2. Can I use a single ground plane for both analog and digital components?

While it is possible to use a single ground plane for both analog and digital components, it is not recommended. Analog and digital components have different grounding requirements, and using a single ground plane can lead to noise coupling and signal integrity issues. It is best to use separate ground planes for analog and digital components and connect them at a single point.

3. How many ground layers should I use in my PCB?

The number of ground layers needed in a PCB depends on the complexity of the design, the frequency of operation, and the level of EMI protection required. In general, it is recommended to use at least one continuous ground plane for most PCBs. For high-speed digital or RF/microwave PCBs, multiple ground layers may be necessary to ensure proper functioning and minimize EMI.

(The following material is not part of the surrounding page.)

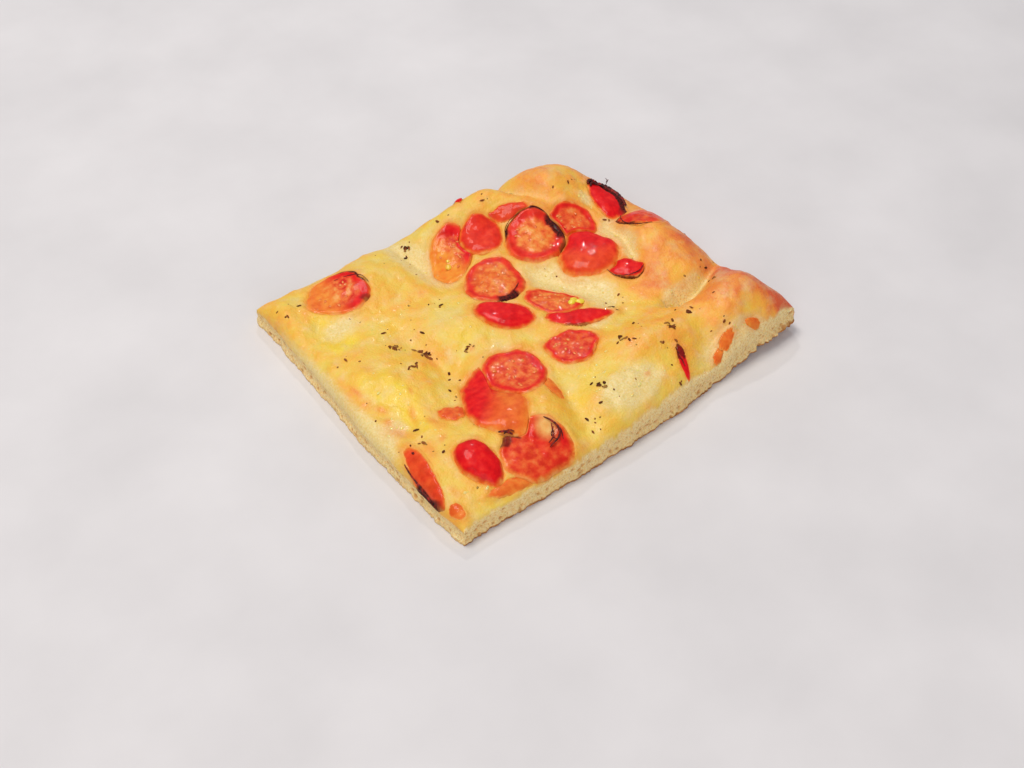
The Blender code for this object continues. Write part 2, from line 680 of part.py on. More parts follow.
def flake_object(flake, tree, holder):
    """Make one flake, a small flat lens that lies half sunk in the skin."""
    x, y, half_length, half_width, turn = flake
    place, normal, _, _ = tree.ray_cast(Vector((x, y, HIGH_ABOVE)), Vector((0.0, 0.0, -1.0)))
    bm = bmesh.new()
    bmesh.ops.create_icosphere(bm, subdivisions=1, radius=1.0)
    lean = normal.to_track_quat("Z", "Y").to_matrix().to_4x4()
    stretch = Matrix.Diagonal((half_length, half_width, FLAKE_HALF_HEIGHT, 1.0))
    middle = Matrix.Translation(place - normal * FLAKE_SUNK)
    bm.transform(middle @ lean @ Matrix.Rotation(turn, 4, "Z") @ stretch)
    return link_mesh("flake", bm, holder)


def link_mesh(name, bm, holder):
    """Scale a mesh to metres and put it in a collection as a named object."""
    bm.transform(Matrix.Translation((-MIDDLE_X, -MIDDLE_Y, 0.0)))
    bm.transform(Matrix.Scale(MM, 4))
    mesh = bpy.data.meshes.new(name)
    bm.to_mesh(mesh)
    bm.free()
    thing = bpy.data.objects.new(name, mesh)
    holder.objects.link(thing)
    return thing


def finish(thing, colour, roughness):
    """Give an object its own material."""
    material = bpy.data.materials.new(thing.name + "_finish")
    material.use_nodes = True
    shader = material.node_tree.nodes["Principled BSDF"]
    shader.inputs["Base Color"].default_value = (*colour, 1.0)
    shader.inputs["Roughness"].default_value = roughness
    shader.inputs["Metallic"].default_value = 0.0
    thing.data.materials.clear()
    thing.data.materials.append(material)


def weld_slivers(mesh):
    """Weld the very short edges that a union leaves."""
    bm = bmesh.new()
    bm.from_mesh(mesh)
    bmesh.ops.remove_doubles(bm, verts=bm.verts[:], dist=SHORTEST_EDGE * MM)
    bmesh.ops.triangulate(bm, faces=bm.faces[:])
    bm.to_mesh(mesh)
    bm.free()


def fuse_flakes(bread, flakes, tree):
    """Join every flake to the slab with one Boolean union, and drop loose scraps."""
    holder = bpy.data.collections.new("flakes")
    bpy.context.scene.collection.children.link(holder)
    for flake in flakes:
        flake_object(flake, tree, holder)
    union = bread.modifiers.new("flakes", "BOOLEAN")
    union.operation = "UNION"
    union.solver = "EXACT"
    union.operand_type = "COLLECTION"
    union.collection = holder
    bpy.context.view_layer.update()
    evaluated = bread.evaluated_get(bpy.context.evaluated_depsgraph_get())
    fused = bpy.data.meshes.new_from_object(evaluated)
    bread.modifiers.clear()
    bread.data = fused
    weld_slivers(fused)
    for thing in list(holder.objects):
        bpy.data.objects.remove(thing)
    bpy.data.collections.remove(holder)


def clear_scene():
    """Remove every object that the scene starts with."""
    for thing in list(bpy.data.objects):
        bpy.data.objects.remove(thing)


def build():
    """Build the slab with its flakes, then every piece of tomato."""
    clear_scene()
    holder = bpy.context.scene.collection
    outlines = tomato_outlines()
    slab = slab_mesh()
    tree = BVHTree.FromBMesh(slab)
    bread = link_mesh("bread", slab, holder)
    fuse_flakes(bread, flake_places(outlines), tree)
    finish(bread, DOUGH_COLOUR, DOUGH_ROUGHNESS)
    for piece, outline in zip(TOMATOES, outlines):
        thing = link_mesh(piece.name, tomato_mesh(piece, outline, tree), holder)
        finish(thing, piece.colour, TOMATO_ROUGHNESS)


build()
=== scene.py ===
"""Looks of a cut slab of tomato focaccia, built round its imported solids.

The skin, the crumb and every piece of tomato are made again at a fine step by the same
rules as the solids, so each lies where its solid does. Lengths are in millimetres until
a mesh is made.
"""
import logging
import math
import random
from dataclasses import dataclass, field
from enum import Enum
from functools import partial

import bpy
import numpy as np
from mathutils import Matrix, Vector


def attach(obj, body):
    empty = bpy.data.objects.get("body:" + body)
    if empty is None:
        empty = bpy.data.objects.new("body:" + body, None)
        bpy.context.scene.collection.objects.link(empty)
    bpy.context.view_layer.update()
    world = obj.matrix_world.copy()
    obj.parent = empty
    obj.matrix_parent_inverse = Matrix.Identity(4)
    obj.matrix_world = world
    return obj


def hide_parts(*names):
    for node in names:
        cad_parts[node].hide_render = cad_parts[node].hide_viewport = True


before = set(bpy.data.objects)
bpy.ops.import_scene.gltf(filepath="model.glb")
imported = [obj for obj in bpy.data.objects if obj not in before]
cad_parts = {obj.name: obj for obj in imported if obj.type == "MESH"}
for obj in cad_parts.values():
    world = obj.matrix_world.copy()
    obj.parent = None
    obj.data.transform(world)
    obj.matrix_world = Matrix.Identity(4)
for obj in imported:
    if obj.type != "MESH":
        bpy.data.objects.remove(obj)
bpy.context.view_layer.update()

MM = 0.001
SEED = 41
MIDDLE_X = 0.39
MIDDLE_Y = -0.93
Array = np.ndarray
Faces = list[tuple[int, ...]]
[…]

4. What is the purpose of using decoupling capacitors in PCB grounding?

Decoupling capacitors are used to provide a low-impedance path for high-frequency currents, thus reducing noise and ensuring a stable power supply to ICs. By placing decoupling capacitors close to the power pins of ICs, you can minimize the loop area and reduce the inductance of the return path, which helps to improve signal integrity and reduce EMI.

5. How can I minimize ground loops in my PCB design?

Ground loops occur when there are multiple paths to ground for a single component, creating a loop that can act as an antenna and pick up noise. To minimize ground loops:

• Ensure that there is only one path to ground for each component.
• Use a single-point ground connection for analog and digital sections in mixed-signal PCBs.
• Avoid running ground traces in parallel with signal traces, as this can create unwanted coupling.
• Use local ground connections for sensitive components to minimize the loop area.

By following these PCB grounding techniques and best practices, you can ensure the optimal performance, reliability, and EMI protection of your electronic devices.